We have the knowledge and technology to do better.

But power doesn't need courage to change. If the system is working for you, why even tinker with it let alone tear it down.

It's the ultimate arrogance of landowners to fulfil obligatory "consultation" after zoning is locked in, fences are erected, DAs are approved and bulldozers are idling.

And it's the wilful betrayal of governments to survey public opinion, then ignore it.

Imagine the time, heartache, legal wrangling, political posturing and, especially, money that could be saved if developers used their super-powers for good, instead of to grind little people into the very soil they feel so entitled to dig up.

When governments are not watching, communities have no choice but to question and even obstruct developers.

In Australian law, 'property' as in land ownership, does not refer to a thing itself, but to a bundle of rights that a person has in relation to that land.

Those rights to use, transfer and exclude others from a property are not absolute.

Those in "possession" of land are legally obliged to comply with planning laws and adhere to environmental regulations surrounding water, habitat and biodiversity.

Throughout modern history countless political leaders, lawyers and activists have written about the meaning of land ownership and its shaping of modern society.

French philospher Jean-Jacques Rousseau critiqued the origins of private property as the root of social inequality and the concentration of power in a few privileged hands.
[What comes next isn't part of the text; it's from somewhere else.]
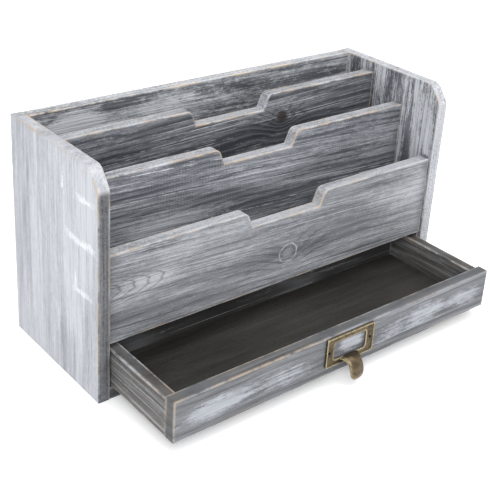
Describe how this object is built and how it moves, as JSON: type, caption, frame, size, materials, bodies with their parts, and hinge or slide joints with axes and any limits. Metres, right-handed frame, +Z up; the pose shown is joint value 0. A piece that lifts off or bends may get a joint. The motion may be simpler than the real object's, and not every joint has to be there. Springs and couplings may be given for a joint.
{
  "type": "desk organizer",
  "caption": "Rustic whitewashed wooden desk organizer with stepped letter slots above one shallow drawer that has an antique brass label-frame pull.",
  "frame": {"origin": "centre of the case's footprint, on the base panel's underside", "axes": "+Z up, -Y out of the front, where the drawer opens, +X along the width"},
  "size_m": [0.33, 0.2056, 0.175],
  "materials": {
    "side_wood": "matt, heavily whitewashed grey wood",
    "slot_wood": "matt, grey wood with worn white streaks",
    "case_wood": "matt, dark grey wood with white patches",
    "drawer_front_wood": "matt, grey wood with white patches",
    "drawer_wood": "matt, grey-brown wood",
    "dark_ply": "matt, dark stained thin plywood",
    "aged_brass": "antique brass, dark in the hollows and bright on the worn rims",
    "steel": "dark steel brads and pins"
  },
  "bodies": {
    "case": {"side_panel_left": "side_wood", "side_panel_right": "side_wood", "back_panel": "case_wood", "base_panel": "case_wood", "slot_floor": "case_wood", "front_panel": "slot_wood", "middle_divider": "slot_wood", "rear_divider": "slot_wood", "brad_base_panel_left_1": "steel", "brad_base_panel_left_2": "steel", "brad_slot_floor_left_1": "steel", "brad_slot_floor_left_2": "steel", "brad_front_panel_left_1": "steel", "brad_front_panel_left_2": "steel", "brad_middle_divider_left_1": "steel", "brad_middle_divider_left_2": "steel", "brad_rear_divider_left_1": "steel", "brad_rear_divider_left_2": "steel", "brad_back_panel_left_1": "steel", "brad_back_panel_left_2": "steel", "brad_base_panel_right_1": "steel", "brad_base_panel_right_2": "steel", "brad_slot_floor_right_1": "steel", "brad_slot_floor_right_2": "steel", "brad_front_panel_right_1": "steel", "brad_front_panel_right_2": "steel", "brad_middle_divider_right_1": "steel", "brad_middle_divider_right_2": "steel", "brad_rear_divider_right_1": "steel", "brad_rear_divider_right_2": "steel", "brad_back_panel_right_1": "steel", "brad_back_panel_right_2": "steel"},
    "drawer": {"drawer_front": "drawer_front_wood", "drawer_side_left": "drawer_wood", "drawer_side_right": "drawer_wood", "drawer_back": "drawer_wood", "drawer_bottom": "dark_ply", "label_pull": "aged_brass", "label_pin_left": "steel", "label_pin_right": "steel", "brad_drawer_left_1": "steel", "brad_drawer_left_2": "steel", "brad_drawer_right_1": "steel", "brad_drawer_right_2": "steel"}
  },
  "joints": [
    {"name": "drawer_slide", "type": "slide", "parent": "case", "child": "drawer", "axis": [0, -1, 0], "range_m": [-0.0765, 0.015]}
  ]
}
He also identified the danger of public ignorance and apathy.

“The first man who, having enclosed a piece of ground, bethought himself of saying ‘This is mine,’ and found people simple enough to believe him, was the real founder of civil society.”
— Discourse on the Origin of Inequality (1755)

So, we protest, write letters, speak at inquiries and stare at the hollows of old trees recording proof of life where others assume only emptiness and decay.

What we are really asking: Is Australia a democracy or an aristocracy?

(The author, Cat Holloway, is the editor of Spark Shoalhaven and participates in Callala Matters campaigns to "Protect Nature and Nurture Community" through sustainable development.)